Your objective. Write out every line of the material exactly as it appears.

Dataset extract.
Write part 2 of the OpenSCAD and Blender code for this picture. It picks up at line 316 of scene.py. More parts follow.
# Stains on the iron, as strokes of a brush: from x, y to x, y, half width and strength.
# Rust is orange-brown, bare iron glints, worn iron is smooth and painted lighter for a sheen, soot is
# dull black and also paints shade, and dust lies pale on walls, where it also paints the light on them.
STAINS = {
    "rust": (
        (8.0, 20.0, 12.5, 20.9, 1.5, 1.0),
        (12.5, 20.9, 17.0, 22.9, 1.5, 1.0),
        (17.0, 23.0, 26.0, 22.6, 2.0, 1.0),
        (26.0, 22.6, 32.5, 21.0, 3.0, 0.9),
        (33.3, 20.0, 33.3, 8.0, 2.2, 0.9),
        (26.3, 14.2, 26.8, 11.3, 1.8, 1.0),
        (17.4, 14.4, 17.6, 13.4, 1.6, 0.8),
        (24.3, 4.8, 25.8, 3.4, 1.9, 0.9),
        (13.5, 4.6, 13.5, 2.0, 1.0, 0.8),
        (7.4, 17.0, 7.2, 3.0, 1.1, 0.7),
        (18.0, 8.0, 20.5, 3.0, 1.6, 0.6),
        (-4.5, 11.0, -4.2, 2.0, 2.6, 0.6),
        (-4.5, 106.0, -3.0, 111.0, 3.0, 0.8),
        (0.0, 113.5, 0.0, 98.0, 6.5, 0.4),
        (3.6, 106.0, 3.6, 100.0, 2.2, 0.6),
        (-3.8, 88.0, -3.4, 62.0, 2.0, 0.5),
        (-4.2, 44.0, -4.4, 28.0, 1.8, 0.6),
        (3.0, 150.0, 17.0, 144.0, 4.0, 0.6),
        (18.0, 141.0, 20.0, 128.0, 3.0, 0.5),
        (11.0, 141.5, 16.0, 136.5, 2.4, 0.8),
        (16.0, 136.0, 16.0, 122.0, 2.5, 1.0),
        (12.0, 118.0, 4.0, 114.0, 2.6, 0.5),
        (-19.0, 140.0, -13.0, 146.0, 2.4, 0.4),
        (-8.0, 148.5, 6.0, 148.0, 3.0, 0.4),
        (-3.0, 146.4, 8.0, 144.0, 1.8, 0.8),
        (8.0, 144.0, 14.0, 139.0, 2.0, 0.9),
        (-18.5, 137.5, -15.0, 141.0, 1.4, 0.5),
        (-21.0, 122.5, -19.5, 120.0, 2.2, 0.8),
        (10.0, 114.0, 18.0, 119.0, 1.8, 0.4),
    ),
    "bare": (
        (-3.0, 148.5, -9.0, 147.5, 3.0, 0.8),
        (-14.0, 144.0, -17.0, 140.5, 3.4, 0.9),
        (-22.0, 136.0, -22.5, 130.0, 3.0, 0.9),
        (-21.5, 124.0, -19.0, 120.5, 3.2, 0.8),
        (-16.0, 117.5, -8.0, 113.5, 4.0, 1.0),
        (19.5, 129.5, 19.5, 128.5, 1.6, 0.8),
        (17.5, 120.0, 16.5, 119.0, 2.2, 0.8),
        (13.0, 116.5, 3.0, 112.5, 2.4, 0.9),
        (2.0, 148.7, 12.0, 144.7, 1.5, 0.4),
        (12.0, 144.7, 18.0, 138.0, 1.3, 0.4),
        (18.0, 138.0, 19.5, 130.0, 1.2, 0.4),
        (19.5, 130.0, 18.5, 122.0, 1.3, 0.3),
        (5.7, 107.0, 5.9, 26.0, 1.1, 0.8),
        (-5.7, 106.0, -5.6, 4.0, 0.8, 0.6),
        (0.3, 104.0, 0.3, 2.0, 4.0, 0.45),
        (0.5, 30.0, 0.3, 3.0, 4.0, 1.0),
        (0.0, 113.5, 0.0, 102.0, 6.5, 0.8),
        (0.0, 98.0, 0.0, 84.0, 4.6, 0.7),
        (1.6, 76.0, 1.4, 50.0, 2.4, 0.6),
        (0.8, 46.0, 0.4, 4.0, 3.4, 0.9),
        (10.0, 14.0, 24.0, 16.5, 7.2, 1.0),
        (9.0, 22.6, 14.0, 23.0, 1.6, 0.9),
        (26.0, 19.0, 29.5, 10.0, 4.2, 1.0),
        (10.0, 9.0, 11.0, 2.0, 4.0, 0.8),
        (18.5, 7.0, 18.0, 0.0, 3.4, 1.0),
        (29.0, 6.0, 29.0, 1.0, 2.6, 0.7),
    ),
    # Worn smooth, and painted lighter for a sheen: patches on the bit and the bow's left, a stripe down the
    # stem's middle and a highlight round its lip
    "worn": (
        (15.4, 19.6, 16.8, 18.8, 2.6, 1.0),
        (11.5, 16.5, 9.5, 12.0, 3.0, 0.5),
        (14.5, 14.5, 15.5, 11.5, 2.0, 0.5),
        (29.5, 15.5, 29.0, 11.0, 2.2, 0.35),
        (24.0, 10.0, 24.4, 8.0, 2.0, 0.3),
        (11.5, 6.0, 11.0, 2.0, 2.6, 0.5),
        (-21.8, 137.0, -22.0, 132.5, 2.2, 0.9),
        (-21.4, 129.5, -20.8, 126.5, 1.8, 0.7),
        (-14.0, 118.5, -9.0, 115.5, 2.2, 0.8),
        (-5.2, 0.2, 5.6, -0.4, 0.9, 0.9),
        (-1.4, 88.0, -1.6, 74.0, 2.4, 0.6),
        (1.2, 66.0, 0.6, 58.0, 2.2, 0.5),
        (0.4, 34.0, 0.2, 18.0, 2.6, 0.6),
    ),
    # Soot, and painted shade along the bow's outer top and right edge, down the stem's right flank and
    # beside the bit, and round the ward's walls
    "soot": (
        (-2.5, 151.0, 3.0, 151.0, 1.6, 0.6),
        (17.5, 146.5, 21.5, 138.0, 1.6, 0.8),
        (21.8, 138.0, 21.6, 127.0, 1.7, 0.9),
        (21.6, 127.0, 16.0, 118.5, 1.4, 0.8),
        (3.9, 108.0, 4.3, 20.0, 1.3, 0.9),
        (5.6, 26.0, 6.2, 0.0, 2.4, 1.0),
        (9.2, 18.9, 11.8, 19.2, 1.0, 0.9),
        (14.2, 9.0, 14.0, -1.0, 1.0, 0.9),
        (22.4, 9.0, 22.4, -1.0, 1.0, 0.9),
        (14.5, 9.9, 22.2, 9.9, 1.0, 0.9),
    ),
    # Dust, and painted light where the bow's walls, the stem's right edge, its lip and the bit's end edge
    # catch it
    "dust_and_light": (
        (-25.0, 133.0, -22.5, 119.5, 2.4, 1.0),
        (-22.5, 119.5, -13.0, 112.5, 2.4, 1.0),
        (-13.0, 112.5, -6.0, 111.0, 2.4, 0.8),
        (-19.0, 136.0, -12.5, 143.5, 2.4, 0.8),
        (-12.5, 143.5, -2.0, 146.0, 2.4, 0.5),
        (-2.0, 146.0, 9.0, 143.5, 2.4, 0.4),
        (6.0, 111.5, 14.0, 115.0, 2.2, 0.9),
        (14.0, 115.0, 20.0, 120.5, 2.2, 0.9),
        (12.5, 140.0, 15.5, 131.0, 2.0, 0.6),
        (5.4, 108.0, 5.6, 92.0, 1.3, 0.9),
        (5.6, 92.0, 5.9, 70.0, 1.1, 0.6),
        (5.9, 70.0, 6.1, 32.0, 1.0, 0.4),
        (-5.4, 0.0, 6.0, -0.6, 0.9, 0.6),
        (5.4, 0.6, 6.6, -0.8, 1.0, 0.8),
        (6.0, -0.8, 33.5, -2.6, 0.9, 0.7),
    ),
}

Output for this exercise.
Write part 2 of the OpenSCAD and Blender code for this picture. It picks up at line 316 of scene.py. More parts follow.
# Stains on the iron, as strokes of a brush: from x, y to x, y, half width and strength.
# Rust is orange-brown, bare iron glints, worn iron is smooth and painted lighter for a sheen, soot is
# dull black and also paints shade, and dust lies pale on walls, where it also paints the light on them.
STAINS = {
    "rust": (
        (8.0, 20.0, 12.5, 20.9, 1.5, 1.0),
        (12.5, 20.9, 17.0, 22.9, 1.5, 1.0),
        (17.0, 23.0, 26.0, 22.6, 2.0, 1.0),
        (26.0, 22.6, 32.5, 21.0, 3.0, 0.9),
        (33.3, 20.0, 33.3, 8.0, 2.2, 0.9),
        (26.3, 14.2, 26.8, 11.3, 1.8, 1.0),
        (17.4, 14.4, 17.6, 13.4, 1.6, 0.8),
        (24.3, 4.8, 25.8, 3.4, 1.9, 0.9),
        (13.5, 4.6, 13.5, 2.0, 1.0, 0.8),
        (7.4, 17.0, 7.2, 3.0, 1.1, 0.7),
        (18.0, 8.0, 20.5, 3.0, 1.6, 0.6),
        (-4.5, 11.0, -4.2, 2.0, 2.6, 0.6),
        (-4.5, 106.0, -3.0, 111.0, 3.0, 0.8),
        (0.0, 113.5, 0.0, 98.0, 6.5, 0.4),
        (3.6, 106.0, 3.6, 100.0, 2.2, 0.6),
        (-3.8, 88.0, -3.4, 62.0, 2.0, 0.5),
        (-4.2, 44.0, -4.4, 28.0, 1.8, 0.6),
        (3.0, 150.0, 17.0, 144.0, 4.0, 0.6),
        (18.0, 141.0, 20.0, 128.0, 3.0, 0.5),
        (11.0, 141.5, 16.0, 136.5, 2.4, 0.8),
        (16.0, 136.0, 16.0, 122.0, 2.5, 1.0),
        (12.0, 118.0, 4.0, 114.0, 2.6, 0.5),
        (-19.0, 140.0, -13.0, 146.0, 2.4, 0.4),
        (-8.0, 148.5, 6.0, 148.0, 3.0, 0.4),
        (-3.0, 146.4, 8.0, 144.0, 1.8, 0.8),
        (8.0, 144.0, 14.0, 139.0, 2.0, 0.9),
        (-18.5, 137.5, -15.0, 141.0, 1.4, 0.5),
        (-21.0, 122.5, -19.5, 120.0, 2.2, 0.8),
        (10.0, 114.0, 18.0, 119.0, 1.8, 0.4),
    ),
    "bare": (
        (-3.0, 148.5, -9.0, 147.5, 3.0, 0.8),
        (-14.0, 144.0, -17.0, 140.5, 3.4, 0.9),
        (-22.0, 136.0, -22.5, 130.0, 3.0, 0.9),
        (-21.5, 124.0, -19.0, 120.5, 3.2, 0.8),
        (-16.0, 117.5, -8.0, 113.5, 4.0, 1.0),
        (19.5, 129.5, 19.5, 128.5, 1.6, 0.8),
        (17.5, 120.0, 16.5, 119.0, 2.2, 0.8),
        (13.0, 116.5, 3.0, 112.5, 2.4, 0.9),
        (2.0, 148.7, 12.0, 144.7, 1.5, 0.4),
        (12.0, 144.7, 18.0, 138.0, 1.3, 0.4),
        (18.0, 138.0, 19.5, 130.0, 1.2, 0.4),
        (19.5, 130.0, 18.5, 122.0, 1.3, 0.3),
        (5.7, 107.0, 5.9, 26.0, 1.1, 0.8),
        (-5.7, 106.0, -5.6, 4.0, 0.8, 0.6),
        (0.3, 104.0, 0.3, 2.0, 4.0, 0.45),
        (0.5, 30.0, 0.3, 3.0, 4.0, 1.0),
        (0.0, 113.5, 0.0, 102.0, 6.5, 0.8),
        (0.0, 98.0, 0.0, 84.0, 4.6, 0.7),
        (1.6, 76.0, 1.4, 50.0, 2.4, 0.6),
        (0.8, 46.0, 0.4, 4.0, 3.4, 0.9),
        (10.0, 14.0, 24.0, 16.5, 7.2, 1.0),
        (9.0, 22.6, 14.0, 23.0, 1.6, 0.9),
        (26.0, 19.0, 29.5, 10.0, 4.2, 1.0),
        (10.0, 9.0, 11.0, 2.0, 4.0, 0.8),
        (18.5, 7.0, 18.0, 0.0, 3.4, 1.0),
        (29.0, 6.0, 29.0, 1.0, 2.6, 0.7),
    ),
    # Worn smooth, and painted lighter for a sheen: patches on the bit and the bow's left, a stripe down the
    # stem's middle and a highlight round its lip
    "worn": (
        (15.4, 19.6, 16.8, 18.8, 2.6, 1.0),
        (11.5, 16.5, 9.5, 12.0, 3.0, 0.5),
        (14.5, 14.5, 15.5, 11.5, 2.0, 0.5),
        (29.5, 15.5, 29.0, 11.0, 2.2, 0.35),
        (24.0, 10.0, 24.4, 8.0, 2.0, 0.3),
        (11.5, 6.0, 11.0, 2.0, 2.6, 0.5),
        (-21.8, 137.0, -22.0, 132.5, 2.2, 0.9),
        (-21.4, 129.5, -20.8, 126.5, 1.8, 0.7),
        (-14.0, 118.5, -9.0, 115.5, 2.2, 0.8),
        (-5.2, 0.2, 5.6, -0.4, 0.9, 0.9),
        (-1.4, 88.0, -1.6, 74.0, 2.4, 0.6),
        (1.2, 66.0, 0.6, 58.0, 2.2, 0.5),
        (0.4, 34.0, 0.2, 18.0, 2.6, 0.6),
    ),
    # Soot, and painted shade along the bow's outer top and right edge, down the stem's right flank and
    # beside the bit, and round the ward's walls
    "soot": (
        (-2.5, 151.0, 3.0, 151.0, 1.6, 0.6),
        (17.5, 146.5, 21.5, 138.0, 1.6, 0.8),
        (21.8, 138.0, 21.6, 127.0, 1.7, 0.9),
        (21.6, 127.0, 16.0, 118.5, 1.4, 0.8),
        (3.9, 108.0, 4.3, 20.0, 1.3, 0.9),
        (5.6, 26.0, 6.2, 0.0, 2.4, 1.0),
        (9.2, 18.9, 11.8, 19.2, 1.0, 0.9),
        (14.2, 9.0, 14.0, -1.0, 1.0, 0.9),
        (22.4, 9.0, 22.4, -1.0, 1.0, 0.9),
        (14.5, 9.9, 22.2, 9.9, 1.0, 0.9),
    ),
    # Dust, and painted light where the bow's walls, the stem's right edge, its lip and the bit's end edge
    # catch it
    "dust_and_light": (
        (-25.0, 133.0, -22.5, 119.5, 2.4, 1.0),
        (-22.5, 119.5, -13.0, 112.5, 2.4, 1.0),
        (-13.0, 112.5, -6.0, 111.0, 2.4, 0.8),
        (-19.0, 136.0, -12.5, 143.5, 2.4, 0.8),
        (-12.5, 143.5, -2.0, 146.0, 2.4, 0.5),
        (-2.0, 146.0, 9.0, 143.5, 2.4, 0.4),
        (6.0, 111.5, 14.0, 115.0, 2.2, 0.9),
        (14.0, 115.0, 20.0, 120.5, 2.2, 0.9),
        (12.5, 140.0, 15.5, 131.0, 2.0, 0.6),
        (5.4, 108.0, 5.6, 92.0, 1.3, 0.9),
        (5.6, 92.0, 5.9, 70.0, 1.1, 0.6),
        (5.9, 70.0, 6.1, 32.0, 1.0, 0.4),
        (-5.4, 0.0, 6.0, -0.6, 0.9, 0.6),
        (5.4, 0.6, 6.6, -0.8, 1.0, 0.8),
        (6.0, -0.8, 33.5, -2.6, 0.9, 0.7),
    ),
}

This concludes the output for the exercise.